Goal of the exercise
Please restate the following records word for word.

>> START Input records

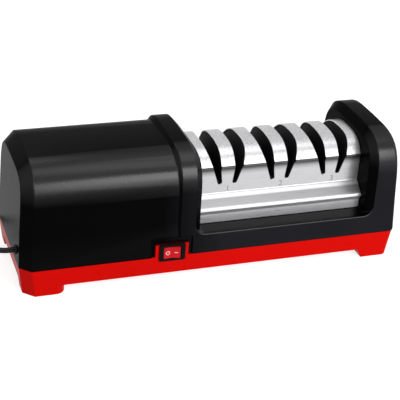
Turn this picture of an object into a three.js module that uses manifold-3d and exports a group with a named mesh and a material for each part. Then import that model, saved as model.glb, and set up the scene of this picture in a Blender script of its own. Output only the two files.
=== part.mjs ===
// Electric knife sharpener: black housing on a red base, a bright guide cover with three
// pairs of knife slots, six sprung abrasive wheels on one spindle, a mains motor, a rocker
// switch and a flat mains cord. Millimetres, +Z up, motor end at -X, front at -Y.
import * as THREE from "three";
import { mergeVertices } from "three/addons/utils/BufferGeometryUtils.js";
import Module from "manifold-3d";

const wasm = await Module();
wasm.setup();

// Fits
const partGap = 0.3;
const cutMargin = 1;
const smallGap = 0.05;
const shaftGap = 0.06;

// Whole object
const bodyLength = 322;
const bodyDepth = 109;
const crestHeight = 111.5;
const borderHeight = 24.6;
const wallThickness = 2.6;

// Arched section of the housing: straight leaning walls, then a round-shouldered roof
const archRise = 54.9;
const archPower = 4;
const archSteps = 10;
const roundFine = 28;
const roundPlain = 20;
const roundSmall = 14;
const wallLean = 0.033;

// Motor cover, its step below the collar and its chamfered end
const coverDrop = 3.4;
const coverInset = 0.3;
const coverLean = 0.085;
const endChamferLength = 8.8;
const endChamferDepth = 8.6;
const leftEndLean = 0.047;
const rightEndLean = 0.062;

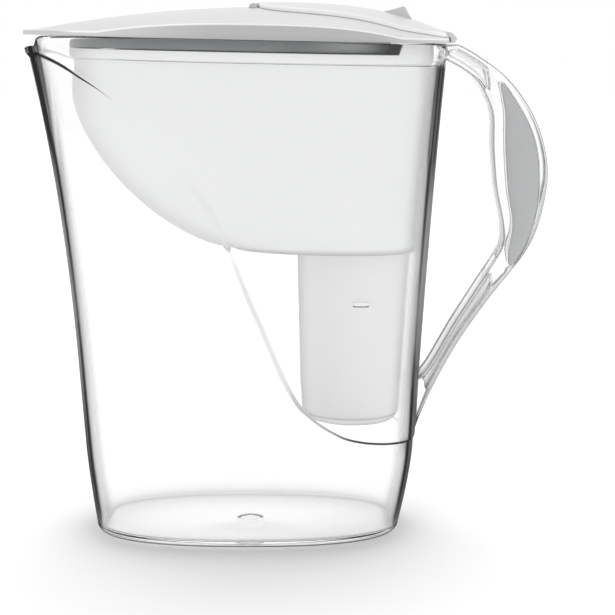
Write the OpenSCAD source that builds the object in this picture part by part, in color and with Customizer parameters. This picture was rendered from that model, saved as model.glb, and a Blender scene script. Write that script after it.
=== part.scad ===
// Water filter pitcher with a flip lid: clear jug, white funnel with a
// cartridge in its housing, and a lid whose flap opens for filling.

/* [Jug] */
// Height of the rim over the middle of the base
rim_h = 259.6; // [240:0.2:276]
// Half length of the jug at its waist
waist_half = 87.7; // [80:0.1:96]
// Height of the waist, where the walls stop curving in
waist_h = 45; // [30:1:60]
// Half depth of the jug at its waist, front to back
waist_depth = 55.6; // [50:0.1:60]
// How fast the half depth grows with height
depth_taper = 0.055; // [0.03:0.005:0.08]
// How fast the handle end leans out above the waist
back_taper = 0.055; // [0.04:0.005:0.07]
// How far the handle end curves out more by the rim
back_sweep = 4; // [0:0.1:8]
// How fast the spout end leans out above the waist
front_taper = 0.0755; // [0.06:0.0005:0.09]
// How far the spout end sweeps out more by the rim
spout_sweep = 12.3; // [6:0.1:16]
// How far the walls draw in under the waist
base_draw = 2.6; // [1:0.1:5]
// How far the handle end draws in under the waist
base_draw_back = 6; // [1:0.1:8]
// Wall thickness of the jug
wall_t = 3; // [2.4:0.1:4]
// How much thicker the wall grows behind the spout's edge by the rim
prow_t = 5.5; // [3:0.5:8]
// Wall thickness of the collar above the ledge
collar_t = 1.7; // [1.2:0.1:2]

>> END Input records

The output
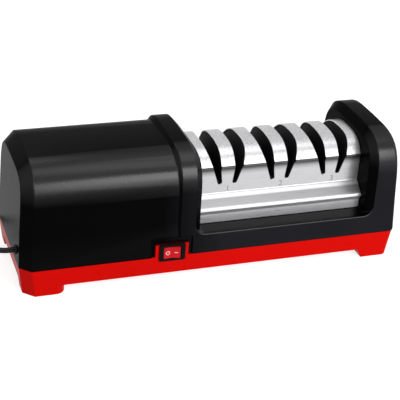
Turn this picture of an object into a three.js module that uses manifold-3d and exports a group with a named mesh and a material for each part. Then import that model, saved as model.glb, and set up the scene of this picture in a Blender script of its own. Output only the two files.
=== part.mjs ===
// Electric knife sharpener: black housing on a red base, a bright guide cover with three
// pairs of knife slots, six sprung abrasive wheels on one spindle, a mains motor, a rocker
// switch and a flat mains cord. Millimetres, +Z up, motor end at -X, front at -Y.
import * as THREE from "three";
import { mergeVertices } from "three/addons/utils/BufferGeometryUtils.js";
import Module from "manifold-3d";

const wasm = await Module();
wasm.setup();

// Fits
const partGap = 0.3;
const cutMargin = 1;
const smallGap = 0.05;
const shaftGap = 0.06;

// Whole object
const bodyLength = 322;
const bodyDepth = 109;
const crestHeight = 111.5;
const borderHeight = 24.6;
const wallThickness = 2.6;

// Arched section of the housing: straight leaning walls, then a round-shouldered roof
const archRise = 54.9;
const archPower = 4;
const archSteps = 10;
const roundFine = 28;
const roundPlain = 20;
const roundSmall = 14;
const wallLean = 0.033;

// Motor cover, its step below the collar and its chamfered end
const coverDrop = 3.4;
const coverInset = 0.3;
const coverLean = 0.085;
const endChamferLength = 8.8;
const endChamferDepth = 8.6;
const leftEndLean = 0.047;
const rightEndLean = 0.062;

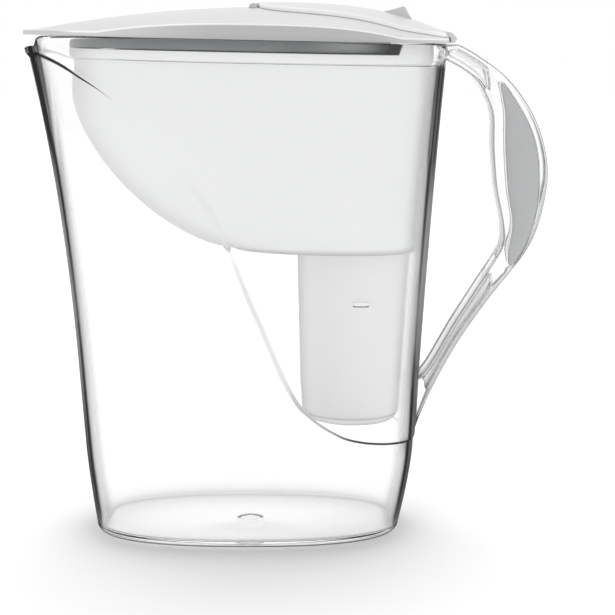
Write the OpenSCAD source that builds the object in this picture part by part, in color and with Customizer parameters. This picture was rendered from that model, saved as model.glb, and a Blender scene script. Write that script after it.
=== part.scad ===
// Water filter pitcher with a flip lid: clear jug, white funnel with a
// cartridge in its housing, and a lid whose flap opens for filling.

/* [Jug] */
// Height of the rim over the middle of the base
rim_h = 259.6; // [240:0.2:276]
// Half length of the jug at its waist
waist_half = 87.7; // [80:0.1:96]
// Height of the waist, where the walls stop curving in
waist_h = 45; // [30:1:60]
// Half depth of the jug at its waist, front to back
waist_depth = 55.6; // [50:0.1:60]
// How fast the half depth grows with height
depth_taper = 0.055; // [0.03:0.005:0.08]
// How fast the handle end leans out above the waist
back_taper = 0.055; // [0.04:0.005:0.07]
// How far the handle end curves out more by the rim
back_sweep = 4; // [0:0.1:8]
// How fast the spout end leans out above the waist
front_taper = 0.0755; // [0.06:0.0005:0.09]
// How far the spout end sweeps out more by the rim
spout_sweep = 12.3; // [6:0.1:16]
// How far the walls draw in under the waist
base_draw = 2.6; // [1:0.1:5]
// How far the handle end draws in under the waist
base_draw_back = 6; // [1:0.1:8]
// Wall thickness of the jug
wall_t = 3; // [2.4:0.1:4]
// How much thicker the wall grows behind the spout's edge by the rim
prow_t = 5.5; // [3:0.5:8]
// Wall thickness of the collar above the ledge
collar_t = 1.7; // [1.2:0.1:2]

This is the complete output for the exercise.